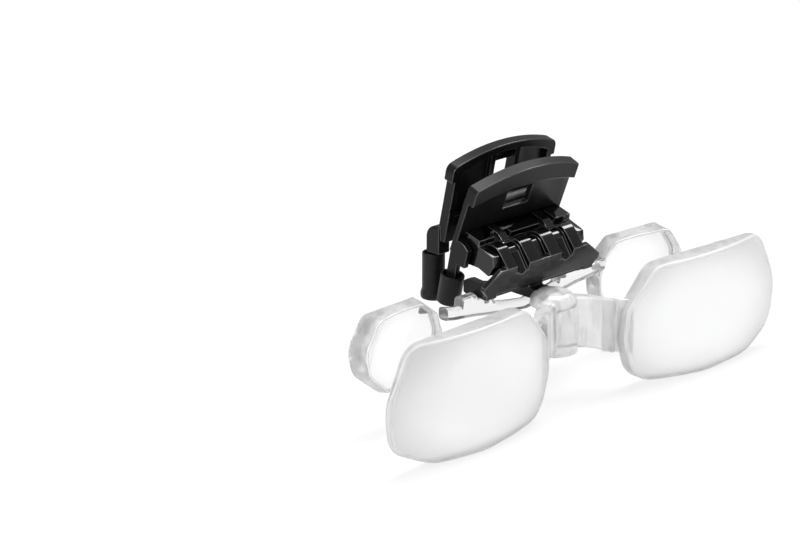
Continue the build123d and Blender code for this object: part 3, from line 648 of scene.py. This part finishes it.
# %% Carry a rounded section along a path
def section(half_wide, half_high, radius, per_corner=6):
    """A rounded rectangle as points[step, point, 2]: quarter circles about four corner centres."""
    angles = (np.arange(4)[:, None] * 90 + np.linspace(0, 90, per_corner)[None, :]).ravel()
    angles = np.radians(angles)
    signs = np.repeat([(1, 1), (-1, 1), (-1, -1), (1, -1)], per_corner, axis=0)
    half_wide, half_high, radius = (np.asarray(value)[:, None] for value in (half_wide, half_high, radius))
    wide = signs[:, 0] * (half_wide - radius) + np.cos(angles) * radius
    high = signs[:, 1] * (half_high - radius) + np.sin(angles) * radius
    return np.stack([wide, high], -1)


def carried(x, y, low, high, half_depth, across, radius):
    """Rings of a bar: rounded rectangles about (x, y), from low to high, whose depth runs along across."""
    middle = (low + high) / 2
    flat = section(half_depth, (high - low) / 2, radius)
    wide = flat[..., :1] * across[:, None, :]
    return np.concatenate([
        np.stack([x, y], -1)[:, None, :] + wide, (middle[:, None] + flat[..., 1])[..., None],
    ], -1)


print("a section has", section([1.0], [1.0], [0.5]).shape[1], "points")

# %% [markdown]
# ## Rear rail
#
# A clear rail crosses under the black cradle and holds both rear lenses. It is low in the middle and has a
# raised block on each side, beside the cradle. It could be four blocks fused together, but one carried
# section whose top edge steps up and down is a single clean skin, which clear plastic needs: light would
# show every face left inside. The steps get more rings than the plain runs.

# %% Rear rail
RAIL_RUNS = (  # from, to, rings
    (0, 8.2, 24), (8.4, 10.2, 10), (10.5, 13.3, 8), (13.4, 13.9, 6), (14.1, 17.0, 8), (17.1, 17.6, 6),
    (17.9, 21.4, 10),
)
RAIL_Y, RAIL_HALF_DEPTH, RAIL_ROUND = -9.25, 1.25, 0.75
rail_x = np.concatenate([np.linspace(*run) for run in RAIL_RUNS])
rail_x = np.concatenate([-rail_x[:0:-1], rail_x])
RAIL_TOP = np.array([
    (0, -10.2), (3.2, -9.8), (8.4, -8.9), (9.2, -7.4), (10.0, -6.85), (13.45, -6.85), (13.75, -5.95),
    (17.2, -5.95), (17.5, -7.6), (19.0, -7.5), (21.6, -6.9),
])
RAIL_LOW = np.array([(0, -12.2), (6.0, -11.6), (14.0, -10.4), (19.0, -9.9), (21.6, -9.4)])
rail_top = np.interp(np.abs(rail_x), *RAIL_TOP.T)
rail_low = np.interp(np.abs(rail_x), *RAIL_LOW.T)
rail_across = np.tile([0.0, 1.0], (len(rail_x), 1))
rail_y, rail_half, rail_round = np.tile([[RAIL_Y], [RAIL_HALF_DEPTH], [RAIL_ROUND]], len(rail_x))
rail_rings = carried(rail_x, rail_y, rail_low, rail_top, rail_half, rail_across, rail_round)
rail = ring_piece("clear_rail", rail_rings, (clear_rail,), "optics", CREASE_DEGREES)
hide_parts("rear_bridge")
print("rail from", round(float(rail_low.min()), 2), "to", round(float(rail_top.max()), 2), "mm in height")

# %% [markdown]
# ## Soft sleeves
#
# Each prong wears a closed soft tube with a dark open mouth. A Screw modifier could turn a drawn profile,
# but the rings do it at once: they run from the bottom of the bore, up its wall, over the rounded lip, down
# the outside and round the foot. The front prongs lean forward, so a sleeve is made upright and then
# leaned.


# %% Turned shapes


def turned(profile_mm, around=64):
    """Rings of a turned shape: each (radius, height) of the profile makes one circle."""
    profile = np.asarray(profile_mm, float)
    angle = np.linspace(0, 2 * math.pi, around, endpoint=False)
    circle = np.stack([np.cos(angle), np.sin(angle), np.zeros(around)], -1)
    return profile[:, :1, None] * circle + profile[:, 1:, None] * np.array([0.0, 0.0, 1.0])


def arc(centre, radius, start, end, steps=6):
    """Points of an arc in (radius, height), by angle in degrees."""
    angle = np.radians(np.linspace(start, end, steps))
    return list(zip(centre[0] + radius * np.cos(angle), centre[1] + radius * np.sin(angle)))


def leaned(rings, lean_degrees, place_mm):
    """Rings turned about X by an angle, then moved to their place."""
    cosine, sine = math.cos(math.radians(lean_degrees)), math.sin(math.radians(lean_degrees))
    turn = np.array([[1, 0, 0], [0, cosine, -sine], [0, sine, cosine]])
    return rings @ turn.T + np.array(place_mm)


print("one turned ring has", turned([(1.0, 0.0)]).shape[1], "points")

# %% Soft sleeves
PRONG_TOP_Z = 0.2
AXIS = 0.05  # the ring nearest to the axis
BORE, MOUTH, LIP, FLOOR = 1.3, 1.85, 0.22, 0.8
LEDGE, SLOPE, BIT = 1.0, 0.08, 0.02  # the bore widens at a sloping ledge
UNDER_LIP = 0.4  # the outer wall's first ring under the lip
FOOT_ROUND, FOOT_UP, FOOT_LOW, FOOT_HIGH = 0.5, 0.75, 1.15, 2.15
FOOT_IN, FOOT_EASE = 0.03, 0.15  # rings that ease the cone between foot and outer wall
SLEEVES = (  # end, body, x, y, lean of its prong, (outer radius, foot radius, length, length of the prong)
    ("front", "clip", 13.1, -4.2, 12.0, (2.3, 2.3, 6.0, 9.2)),
    ("rear", "rear_lever", 11.7, 3.25, 0.0, (2.2, 2.5, 9.2, 9.8)),
)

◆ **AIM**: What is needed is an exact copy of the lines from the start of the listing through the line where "return np.stack([wide, high], -1)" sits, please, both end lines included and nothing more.

◆ **FINISHED TASK**:
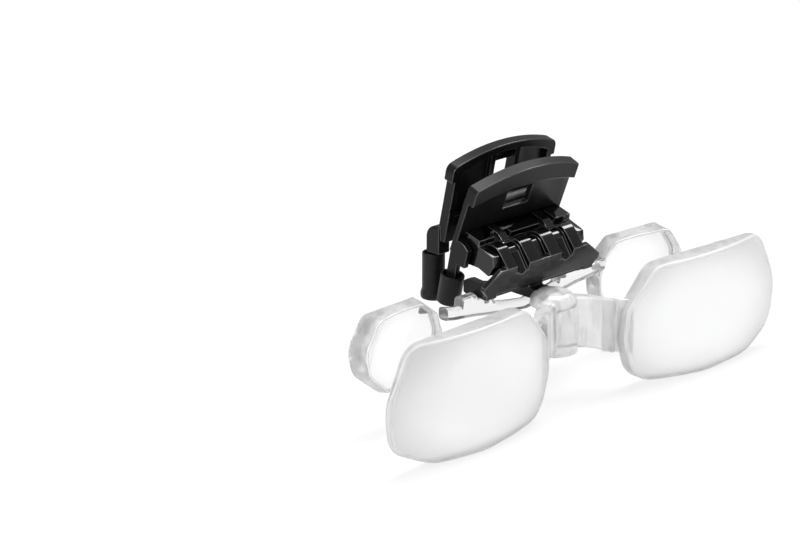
Continue the build123d and Blender code for this object: part 3, from line 648 of scene.py. This part finishes it.
# %% Carry a rounded section along a path
def section(half_wide, half_high, radius, per_corner=6):
    """A rounded rectangle as points[step, point, 2]: quarter circles about four corner centres."""
    angles = (np.arange(4)[:, None] * 90 + np.linspace(0, 90, per_corner)[None, :]).ravel()
    angles = np.radians(angles)
    signs = np.repeat([(1, 1), (-1, 1), (-1, -1), (1, -1)], per_corner, axis=0)
    half_wide, half_high, radius = (np.asarray(value)[:, None] for value in (half_wide, half_high, radius))
    wide = signs[:, 0] * (half_wide - radius) + np.cos(angles) * radius
    high = signs[:, 1] * (half_high - radius) + np.sin(angles) * radius
    return np.stack([wide, high], -1)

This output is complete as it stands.